Bryant had won National Championships in 1961,1964 and 1965 utilizing small but extremely quick players and an offense that featured a long passing game complimented by some running in the era of one platoon football.
 
After back to back 6-5 seasons in 1969 and 1970, while being overpowered by big, strong running teams, Bryant decided to completely change his program. He started recruiting linemen that were big and strong, not small and quick. He had his friend and rival Texas coach Darrell Royal, who had won National Championships in 1963,1969 and 1970, teach him his wishbone offense which featured three runners and almost no passing.
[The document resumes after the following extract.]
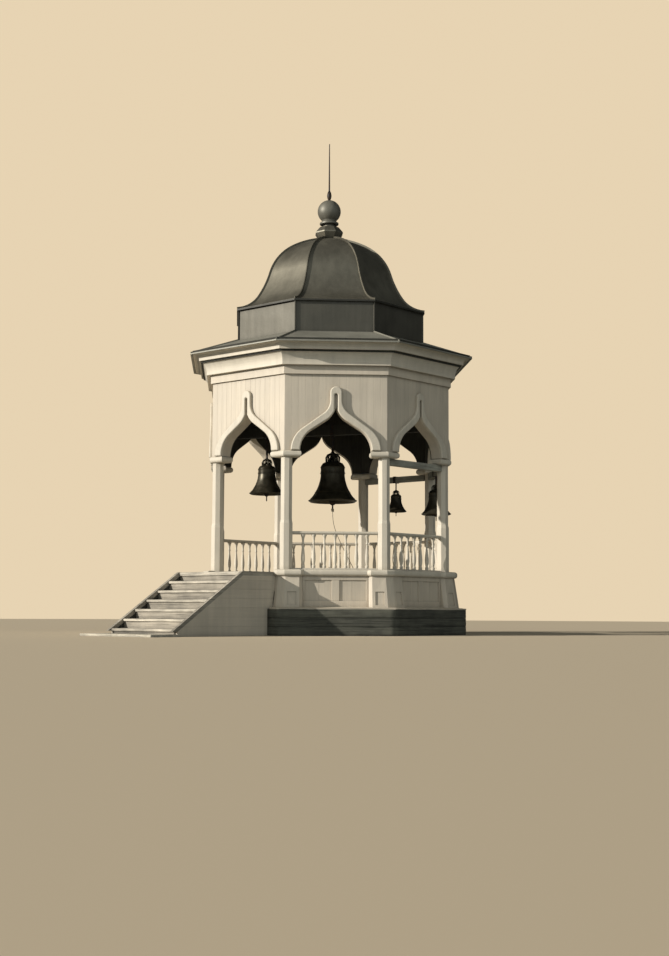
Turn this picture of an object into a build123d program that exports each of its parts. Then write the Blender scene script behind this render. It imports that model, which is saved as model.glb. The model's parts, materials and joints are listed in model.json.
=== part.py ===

In addition to Bryant going to Texas, Royal also sent his assistant coaches to Alabama to educate Bryant's staff.
 
With a totally different scheme and player profile, Bryant won three more National Championships in 1973,1978 and 1979.
 
Nick Saban won National Championships in 2003, 2009, 2011 and 2012 with teams featuring a powerful running game and a big strong defense. After losing back to back Sugar Bowls in the 2013 and 2014 seasons and giving up over 40 points to spread passing offenses in each game, Saban like Bryant, decided to overhaul his program.
 
Saban reached out to Tom Herman, who had been the offensive coordinator of the Ohio State team that had beaten Alabama 42-35 in the Sugar Bowl. Herman had become the head coach at the University of Houston. Herman and his assistant coaches tutored Saban and his staff on their spread passing offense and the best way to defend it.
 
Saban spread his offense out and threw more passes. He made his defense much quicker, although smaller, to better defend the passing game. With a new scheme and player profile, Saban won National Championships in 2015 and 2017.
 
Bryant and Saban changed their game plan and the physical profile of their players; they did not change the character, work ethic and accountability they demanded from their players. Five of Bryant's players quit the first week of practice in the new system.
 
They did not tell their players the new system would be easier or that they wouldn't have to work as hard. The expectation was that they would have to work as hard or harder, but they would be more efficient and get better results.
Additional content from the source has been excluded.